What’s Collaboration All About?
To drill down to an accurate answer, we need to first give some thought to what collaboration is truly all about. Merriam-Webster tells us that to collaborate is “to work jointly with others or together, especially in an intellectual endeavor.” Therefore, collaboration is the act of working jointly with others. From there, we can extrapolate further.
Collaboration is the ability to communicate with, work alongside, share thoughts with, provide feedback to, and generally support the productivity of, other people. In the business world, this could be a project team or an entire department. It could be an informal group of people who need to share information about a common topic, too.
It need not be limited to formal teams or people who work within the same project. For instance, sales and marketing might be different departments, but they often must collaborate. HR and accounting must communicate regularly.
Why Is Collaboration Necessary?
Collaboration is necessary for every single situation. No one is an island unto themselves. That’s true in our personal lives and it certainly true in our professional lives. No single person can complete a project – even the most basic of projects require the input of a myriad of other people. Given that, it becomes clear that collaboration is vital at every level within an organization.
What Is Remote Collaboration?
Collaboration within a face-to-face environment is easy enough to understand. It’s an explanation in a staff meeting, a discussion between team members, or the report that you borrowed from your team leader. However, collaboration within a remote environment looks a little different.
So, what does collaboration in a remote environment look like? It involves a wide range of tools, services, and platforms. Here are some prime examples that you’ll no doubt find familiar from the worldwide move to working from home:
- Group phone calls
- Videoconferencing
- Online chat programs
- File sharing programs
- Shared word processing platforms with group-editing capabilities
- Project management interfaces
However, the tools and platforms are just part of the answer. Technology in and of itself cannot provide you with collaborative capabilities. For that, we need to add the human element.
What Is Necessary for Collaboration to Happen?
To communicate, we must have tools.

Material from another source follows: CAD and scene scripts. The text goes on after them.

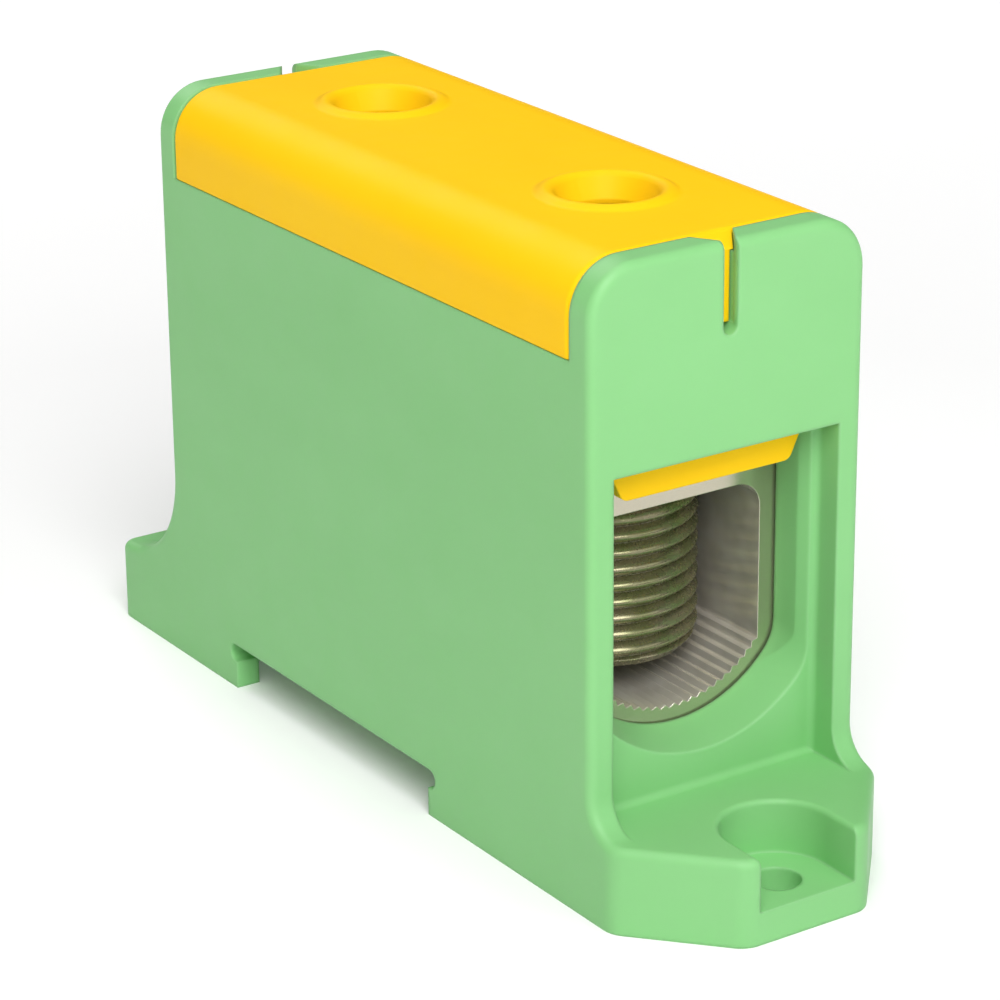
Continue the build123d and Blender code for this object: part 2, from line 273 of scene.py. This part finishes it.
def useGroup(tree, group, place, **values):
    node = addNode(tree, "ShaderNodeGroup", place, node_tree=group)
    for name, value in values.items():
        node.inputs[name.replace("_", " ")].default_value = value
    return node


def finishMaterial(name, look, skinGroup, skinValues):
    # One skin group and one edge group feed a single principled shader
    material = bpy.data.materials.new(name)
    material.use_nodes = True
    tree = material.node_tree
    shader = tree.nodes["Principled BSDF"]
    for socket, value in look["shader"].items():
        shader.inputs[socket].default_value = value
    edges = useGroup(tree, softEdges, (-900, -200), Radius=look["edgeRadius"],
                     Strength=look["edgeHighlightStrength"])
    skin = useGroup(tree, skinGroup, (-600, 100), **skinValues)
    # The edge mask paints a highlight along the edges into the skin colour
    join(tree, edges.outputs["Edge"], skin.inputs["Edge"])
    bump = addNode(tree, "ShaderNodeBump", (-300, -200), Strength=look["bumpStrength"],
                   Distance=look["bumpDepth"])
    join(tree, skin.outputs["Height"], bump.inputs["Height"])
    join(tree, edges.outputs["Normal"], bump.inputs["Normal"])
    join(tree, skin.outputs["Colour"], shader.inputs["Base Color"])
    join(tree, skin.outputs["Roughness"], shader.inputs["Roughness"])
    join(tree, bump.outputs["Normal"], shader.inputs["Normal"])
    return material


def wear(node, material):
    slots = node.material_slots
    if not slots:
        node.data.materials.append(material)
    for place in slots:
        place.material = material


housingLook = {
    "edgeRadius": 0.5 * mm,
    "edgeHighlightStrength": 1.6,
    "bumpStrength": 0.25,
    "bumpDepth": 0.02 * mm,
    "shader": {
        "Specular IOR Level": 0.35,
        "Subsurface Weight": 0.12,
        "Subsurface Scale": 0.8 * mm,
        "Subsurface Radius": (0.5, 1.0, 0.5),
    },
}
greenPlastic = finishMaterial("greenPlastic", housingLook, mouldedSkin, {
    "Colour": (0.238, 0.570, 0.220, 1.0),
    "Shade": (0.222, 0.545, 0.203, 1.0),
    # Colour of the painted highlight along the edges
    "Edge_Colour": (0.42, 0.76, 0.40, 1.0),
    "Smooth": 0.40,
    "Rough": 0.50,
})
wear(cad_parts["housing"], greenPlastic)
print("housing finished")

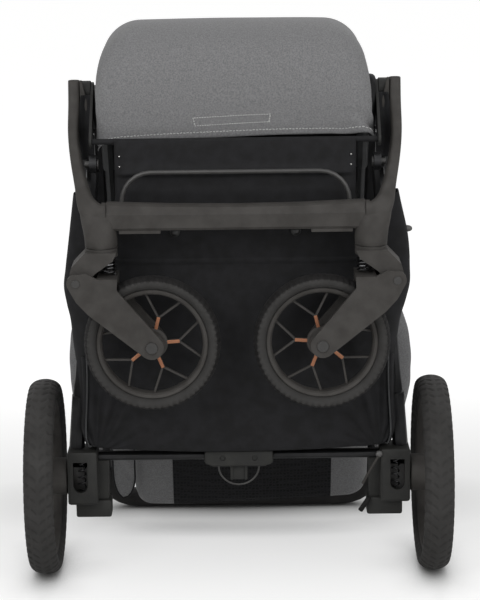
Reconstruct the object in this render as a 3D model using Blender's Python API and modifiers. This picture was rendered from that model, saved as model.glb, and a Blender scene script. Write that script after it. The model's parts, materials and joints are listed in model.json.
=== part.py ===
"""Folding pushchair, modelled in its folded position, standing on its rear wheels and push handle.

Metres, +Z up, +X to the chair's side, -Y towards its front casters. The origin lies on the floor
under the middle of the folded chair. Each moving group hangs from an empty on its joint's axis.
"""
import math

import bmesh
import bpy
from mathutils import Vector

# Clearance between neighbouring pieces
GAP = 0.0003
# Running clearance of parts that slide or turn
RUN = 0.0012

# Depth of the rear axle behind the origin, which is negative: the axle lies towards the front
REAR_Y = -0.082
# Swivel axes of the front casters, in front of the rear axle
FRONT_Y = REAR_Y - 0.115

# Rear wheels
REAR_RADIUS = 0.140
REAR_TYRE_WIDTH = 0.041
REAR_TYRE_HEIGHT = 0.027
REAR_TRACK_HALF = 0.278
REAR_HUB_RADIUS = 0.0265
REAR_HUB_INNER = 0.0315
REAR_HUB_OUTER = 0.014
REAR_AXLE_RADIUS = 0.008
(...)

These range from the ability to ask a sentence structured to ensure that the other party understands you to platforms like email or communication tools like Trello or Slack. However, it is our skills that take center stage when it comes to remote collaboration.
As Harvard Business Review notes, “Why do remote teams demand new collaboration skills? What’s missing from our texts, emails, conference calls, and other digital communications? Body language”. Without the context clues provided by body language, human communication is inaccurate, and it becomes easy to misunderstand. Clear, accurate language, whether by voice or text, is imperative.
Digging Deeper
Collaborative tools and platforms, plus the realization that body language is missing, should inform your collaborative efforts. However, there’s much more to it than that. Other things you will need to consider include the time, the channel, clear-cut expectations and responsibilities, and more.
Time
When you collaborate is as important as how you collaborate. The more geographically dispersed your team is, the more challenging it will be to collaborate. In some cases, you may be faced with having more collaboration to meet the needs of a very widespread team than would otherwise be necessary.
For instance, regardless of whether you’re working from home, a meeting at midnight is probably a bad idea. So, what do you do if you have team members in different parts of the world? You have two meetings, not one. You hold multiple sessions, not just a handful.
Size
Physical distance is not the only factor affecting collaboration. The size of your team also plays a role. No matter the message or communication tools, things will get confusing very quickly if you’re trying to collaborate between 100 people in a single virtual chat.
One thing that many businesses have found is that it’s better to split larger teams into smaller scrum-like groups and assign them specific tasks and goals. Smaller groups make collaboration and communication simpler, and then the results can be communicated to other groups, or the larger team as necessary.
Focus/Responsibilities
Your team members have varying roles, responsibilities, and focuses. Trying to satisfy all of these within a single session or even through a single collaboration tool is not going to end well. You will need to tailor your collaborative efforts to each individual’s role or responsibility and the impact of that on the wider team.
Message Hierarchy
Every team sends messages of varying value. Two coworkers might share a funny meme, while another needs to ask a clarifying question. Project updates, notifications of problems, and large team updates must also occur. This requires that you have some sort of message hierarchy devised and a channel to suit each one. For instance, meme sharing shouldn’t occur in the same channel as team updates, but they are important for morale and preventing social isolation from setting in within a remote team environment.
In Conclusion
Ultimately, the amount of collaboration required will vary from project to project, team to team, and even company to company. There are many different factors at play and the only approach that can ensure success is a customized one. Create a collaborative remote environment that works for your needs and don’t assume that what works for one business will work for another.